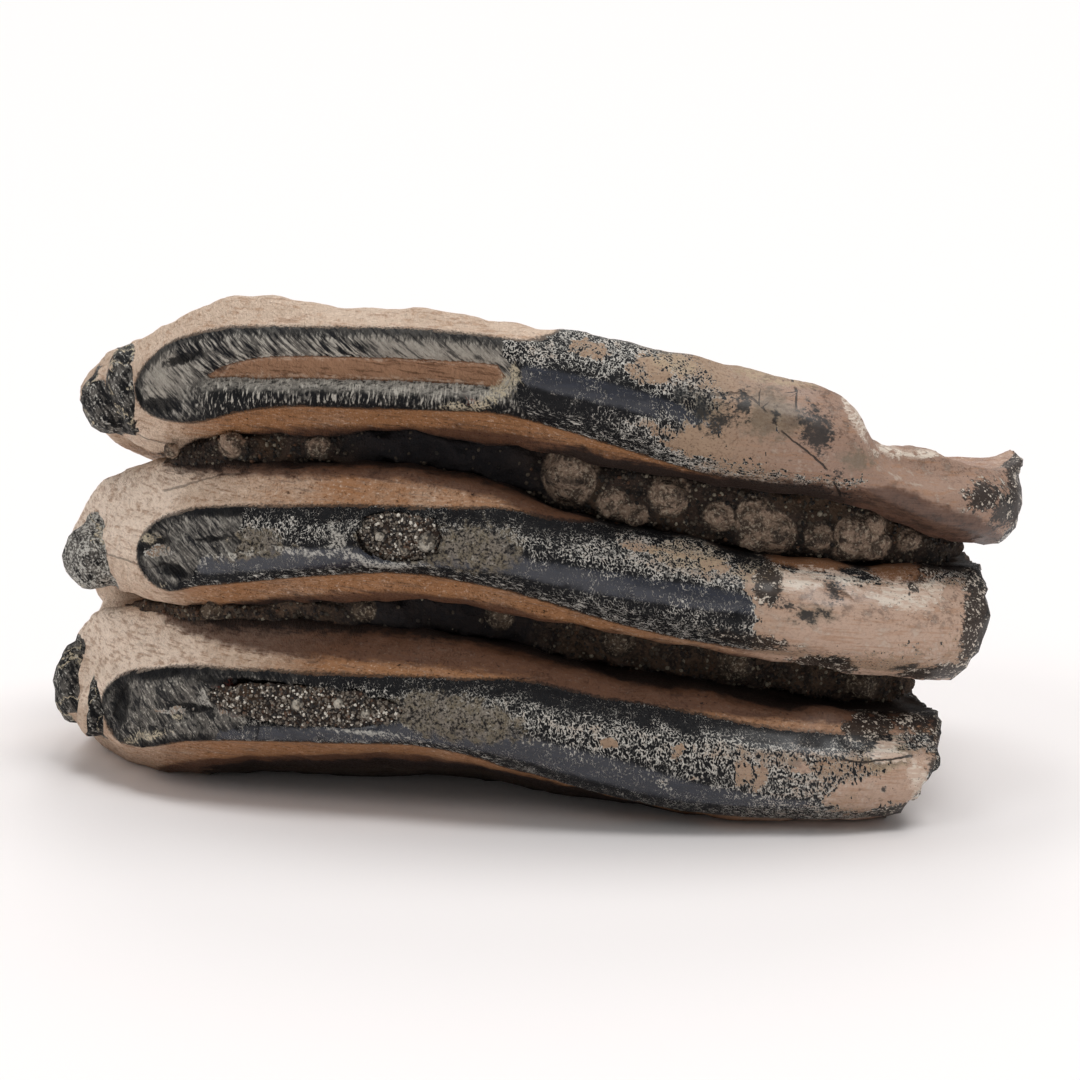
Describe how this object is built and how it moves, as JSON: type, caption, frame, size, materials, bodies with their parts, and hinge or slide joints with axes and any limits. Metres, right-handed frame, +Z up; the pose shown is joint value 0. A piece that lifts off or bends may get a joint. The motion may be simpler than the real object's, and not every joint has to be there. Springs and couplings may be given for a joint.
{
  "type": "fossil mammoth molar",
  "caption": "Broken piece of a fossil molar with stacked, arched enamel plates, worn at one end, with sediment packed in the grooves between them.",
  "frame": {"origin": "on the surface that the molar rests on, under the middle of its box", "axes": "+X along the plates to the broken end, +Y from the chewing ends to the roots, +Z up across the plates"},
  "size_m": [0.1032, 0.0528, 0.0528],
  "materials": {
    "tooth": "satin",
    "nodular_sediment": "matte",
    "dark_sediment": "matte",
    "sand": "matte"
  },
  "bodies": {
    "root": {"molar": "tooth", "upper_groove_sediment": "nodular_sediment", "lower_groove_sediment": "dark_sediment", "middle_plate_sand": "sand", "bottom_plate_sand": "sand"}
  },
  "joints": []
}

□ □ □ □ □

> Exercise objective: Quote each line of the listing above exactly.

> Completed task:
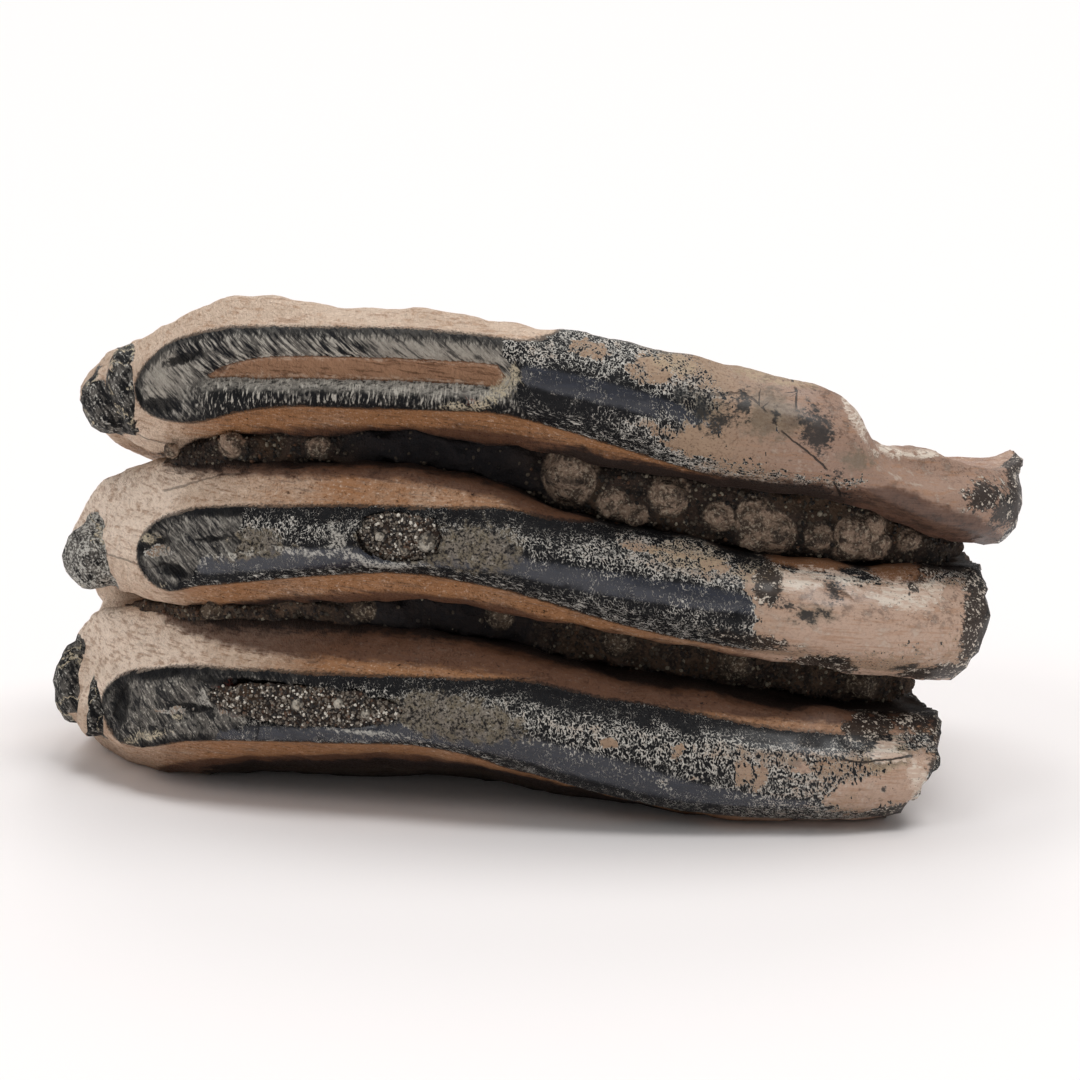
Describe how this object is built and how it moves, as JSON: type, caption, frame, size, materials, bodies with their parts, and hinge or slide joints with axes and any limits. Metres, right-handed frame, +Z up; the pose shown is joint value 0. A piece that lifts off or bends may get a joint. The motion may be simpler than the real object's, and not every joint has to be there. Springs and couplings may be given for a joint.
{
  "type": "fossil mammoth molar",
  "caption": "Broken piece of a fossil molar with stacked, arched enamel plates, worn at one end, with sediment packed in the grooves between them.",
  "frame": {"origin": "on the surface that the molar rests on, under the middle of its box", "axes": "+X along the plates to the broken end, +Y from the chewing ends to the roots, +Z up across the plates"},
  "size_m": [0.1032, 0.0528, 0.0528],
  "materials": {
    "tooth": "satin",
    "nodular_sediment": "matte",
    "dark_sediment": "matte",
    "sand": "matte"
  },
  "bodies": {
    "root": {"molar": "tooth", "upper_groove_sediment": "nodular_sediment", "lower_groove_sediment": "dark_sediment", "middle_plate_sand": "sand", "bottom_plate_sand": "sand"}
  },
  "joints": []
}